Logicalis' services business in the U.S., not including maintenance-type services such as Cisco SmartNet contracts, accounts for about 15 percent of its revenue. DeLuca sees a climb to 35 percent happening "pretty quick," and 50 percent feasible within the next two years.

DeLuca said he and Flood spent a lot of time discussing how, systematically, Logicalis could make that transition, and in the past year made a number of moves to achieve it. Those included the addition of more technically oriented staff to assist its field sales people, and the adjustment of Logicalis U.S.' compensation structure to encourage services and more solutions-type selling in its sales ranks.

"We still have what I'd consider a low-base, highly leveraged compensation plan that focuses on traditional routes to market," DeLuca explained. "What we're moving toward is a plan with a higher base that takes into consideration a longer sales cycle.

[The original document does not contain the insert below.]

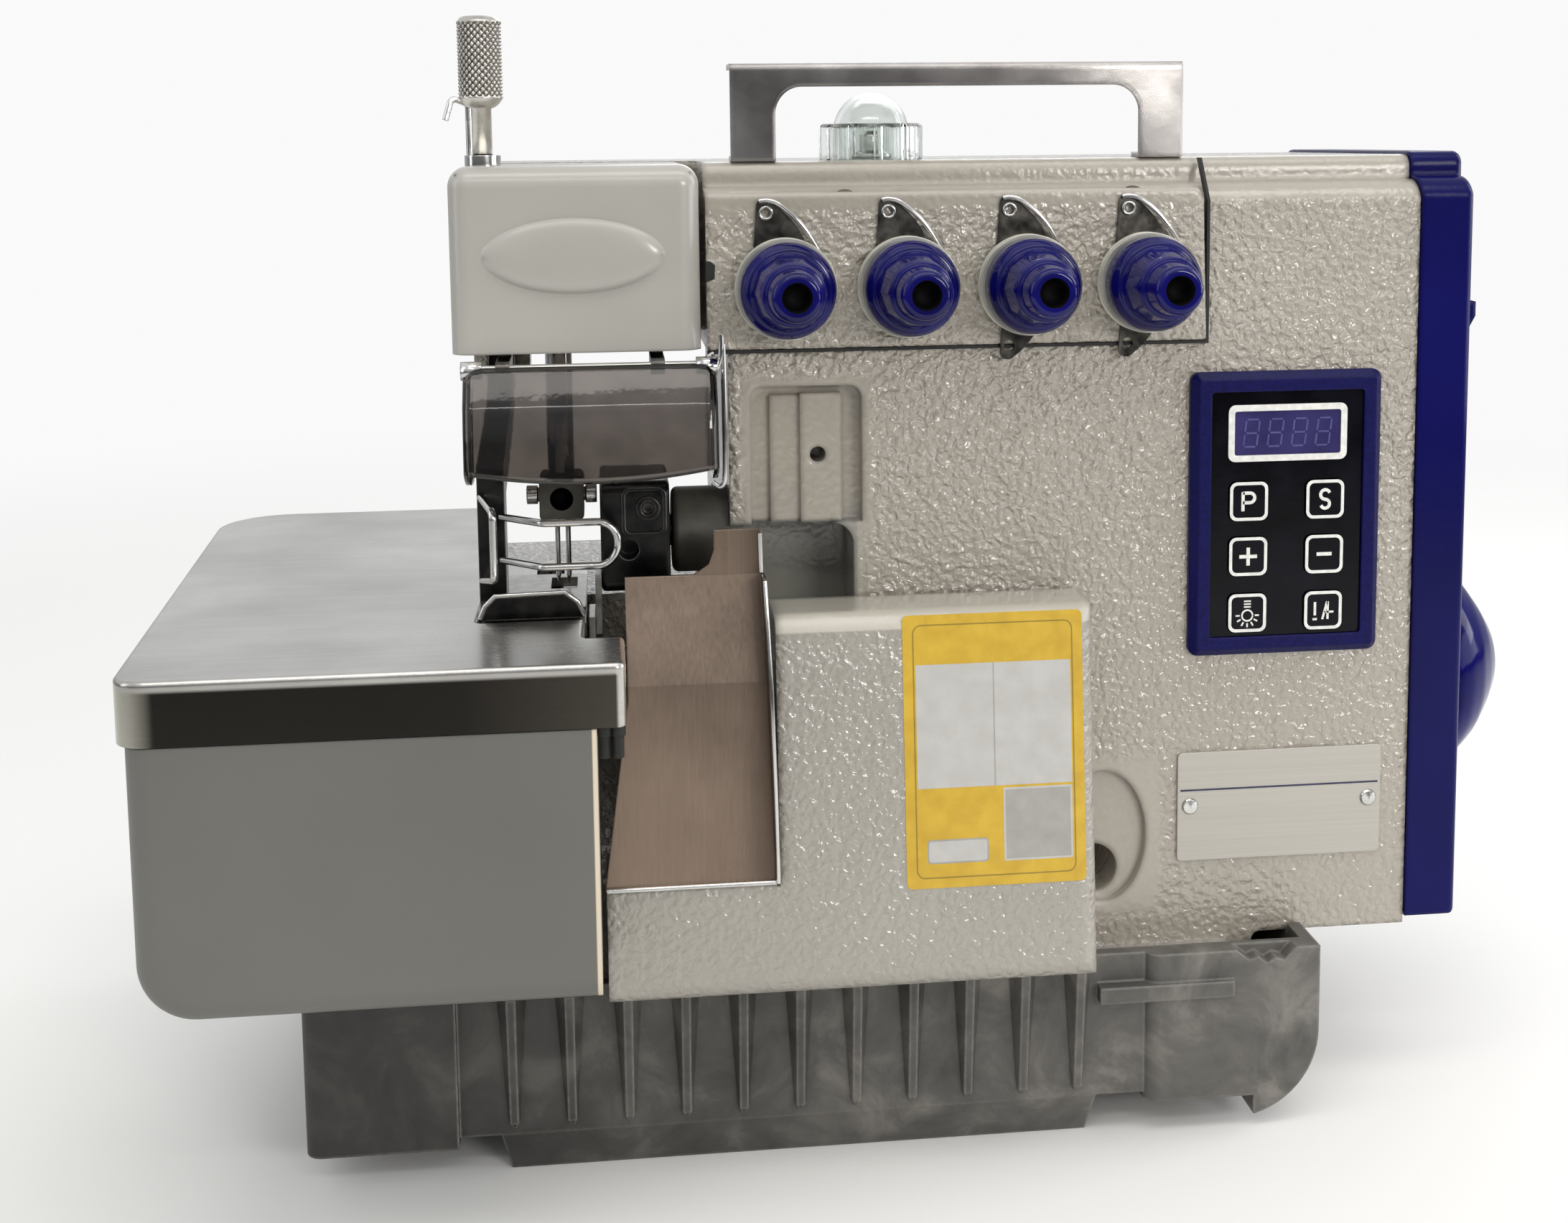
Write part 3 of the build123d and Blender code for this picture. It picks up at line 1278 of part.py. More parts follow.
def make_chute():
    """Folded stainless chute in the looper cover's cut-out, with a tall tab and a turned-up right edge."""
    t = chute_sheet
    pts = [(chute_front_bottom, looper_notch_z), (chute_front_bend, chute_bend_z),
           (chute_front_top, chute_shoulder),
           (chute_front_top, chute_tab_top)]
    outline = pts + [(y + t, z) for y, z in reversed(pts)]
    sheet = prism_x(outline, chute_left_bottom, chute_right_bottom)
    y0, y1 = chute_front_bottom - 1, chute_front_top + t + 1
    left = [(chute_left_bottom - 1, looper_notch_z - 1), (chute_left_bottom, looper_notch_z),
            (chute_left_top, chute_bend_z - 4), (chute_left_top, chute_shoulder), (chute_tab_left - 6,
                                                                                   chute_shoulder),
            (chute_tab_left - 1.5, chute_shoulder + 3), (chute_tab_left, chute_shoulder + 7),
            (chute_tab_left, chute_tab_top + 1), (chute_left_bottom - 1, chute_tab_top + 1)]
    sheet -= prism_y(left, y0, y1)
    right = [(chute_right_bottom + 1, looper_notch_z - 1), (chute_right_bottom, looper_notch_z),
             (chute_right_top, chute_shoulder), (chute_right_top - 1, chute_tab_top + 1),
             (chute_right_bottom + 1, chute_tab_top + 1)]
    sheet -= prism_y(right, y0, y1)
    wall = [(y - chute_wall_reach * k, z) for (y, z), k in zip(pts[:3], (0.35, 0.8, 1.0))]
    flange = prism_x([(y, z) for y, z in pts[:3]] + wall[::-1], chute_right_bottom - 4,
                     chute_right_bottom + 1)
    lean = [(chute_right_bottom - t, looper_notch_z - 1), (chute_right_bottom, looper_notch_z - 1),
            (chute_right_top, chute_shoulder + 1), (chute_right_top - t, chute_shoulder + 1)]
    sheet += flange & prism_y(lean, y0 - chute_wall_reach, y1)
    keep("waste_chute", sheet)


def make_screws():
    """Pan-head screws of the thread bracket and side cover."""
    screws = []
    for x in (bracket_left + bracket_leg / 2, bracket_right - bracket_leg / 2):
        z = frame_top + bracket_sheet
        head = [(0, z), (screw_radius, z), (screw_radius, z + 0.8), (screw_radius * 0.6, z + screw_head),
                (0, z + screw_head)]
        screws.append(revolve_z(head, x, bracket_front + bracket_foot * 0.6))
    x = frame_right + side_gap + side_thickness
    for y in (frame_front + side_screw_inset, frame_back - side_screw_inset):
        for z in (side_bottom + side_screw_inset, frame_top - side_screw_inset - 4):
            head = [(x, 0), (x, screw_radius), (x + 0.8, screw_radius), (x + screw_head, screw_radius * 0.6),
                    (x + screw_head, 0)]
            screws.append(revolve_x(head, y, z))
    keep("cover_screws", *screws)


def main():
    """Build every piece and write one STEP file for each node."""
    for make in (make_base, make_frame, make_tension_cover, make_tension_units, make_thread_bracket,
                 make_oil_sight,
                 make_side_cover, make_drive, make_panel, make_rating_plate, make_head_cover, make_eye_guard,
                 make_needles, make_presser, make_regulator, make_knives, make_needle_plate, make_feed_dog,
                 make_loopers, make_cloth_plate, make_left_cover, make_looper_cover, make_chute, make_screws):
        make()
    os.makedirs(PARTS, exist_ok=True)
    for name, solids in nodes.items():
        shapes = [solid for shape in solids for solid in shape.solids()]
        export_step(Compound(children=shapes) if len(shapes) > 1 else shapes[0], f"{PARTS}/{name}.step")


main()
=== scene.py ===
import bpy
import bmesh
from math import cos, pi, radians, sin
from mathutils import Matrix, Vector


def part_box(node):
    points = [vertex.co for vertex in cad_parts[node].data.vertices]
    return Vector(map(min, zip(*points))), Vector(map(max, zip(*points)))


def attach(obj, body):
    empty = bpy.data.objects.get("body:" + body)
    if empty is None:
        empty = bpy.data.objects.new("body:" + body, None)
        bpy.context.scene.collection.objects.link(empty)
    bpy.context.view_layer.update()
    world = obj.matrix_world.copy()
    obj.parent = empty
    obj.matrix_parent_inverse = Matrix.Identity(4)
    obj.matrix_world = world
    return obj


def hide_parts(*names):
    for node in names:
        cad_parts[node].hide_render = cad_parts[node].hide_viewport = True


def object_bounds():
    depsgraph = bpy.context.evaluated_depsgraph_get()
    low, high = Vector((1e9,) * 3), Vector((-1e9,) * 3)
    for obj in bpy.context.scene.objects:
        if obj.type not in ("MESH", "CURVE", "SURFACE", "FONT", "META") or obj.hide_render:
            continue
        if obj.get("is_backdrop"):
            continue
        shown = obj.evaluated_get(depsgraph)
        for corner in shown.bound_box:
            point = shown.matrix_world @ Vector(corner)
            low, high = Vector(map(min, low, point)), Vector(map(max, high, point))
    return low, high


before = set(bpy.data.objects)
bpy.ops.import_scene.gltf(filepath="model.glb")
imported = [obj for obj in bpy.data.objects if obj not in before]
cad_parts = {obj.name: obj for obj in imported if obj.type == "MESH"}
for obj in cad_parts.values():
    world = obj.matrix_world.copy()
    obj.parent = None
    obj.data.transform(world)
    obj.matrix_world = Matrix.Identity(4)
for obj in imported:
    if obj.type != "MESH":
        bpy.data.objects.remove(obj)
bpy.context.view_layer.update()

# Base casting: the die-cast oil pan that the whole machine is bolted into, with ribs and two foot blocks.
# Aluminium, cast and given a thin dark coat, so it is dull and blotchy; its edges are coloured paler, partly worn
# metal and partly painted highlight.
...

We think it focuses not so much on just componentized gross profit on hardware and software items, but the overall booking and gross profit on the transactions. I think looking around the industry we probably have one of the more lucrative compensation plans for annuity-based services."

The hiring of additional, tech-centric sales employees gives Logicalis an advantage in the types of multifaceted customer engagements more common to large systems integrators and consultancies, DeLuca said.

"It sounds like an overlay salesforce, but these are individuals tasked specifically with helping solutions selling in complex deals," he said. "We have a plan in place that if they are brought into another individual's account, the compensation structure is handled without any type of conflict."

NEXT: Will Logicalis Look To Acquire More VARs?

Channel consolidation has touched Logicalis plenty. Not only do companies looking to acquire it come knocking, DeLuca said, but Logicalis has made 11 acquisitions of its own over the past 13 years, including the $34 million pickup of Netarx in July 2011, and a deal for Network Infrastructure Corp. (NIC) in December 2010.

DeLuca said Logicalis has taken a pause on major M&A activity for the moment but isn't putting it aside.

"We want to get momentum and traction on the assets we have. I wouldn't look for any major acquisitions in the U.S. through this fiscal year, and probably into the next fiscal year's first half," he said. "But we're always keeping an eye out there. The acquisition targets we have have to bring us high degrees of differentiation."

DeLuca and Flood began succession planning immediately after DeLuca's hire in December 2010. Flood will assist the transition for a short time but is ready to move on, DeLuca said.

"Terry and I had planned a set of milestones and my assumption of responsibility was planned in a gradual and purposeful way when I came in," he said. "Terry was with the company for over a decade and masterfully brought it through some of the toughest economic climates we've ever experienced. This is the right time for us to move to solutions and services in a more dominant way."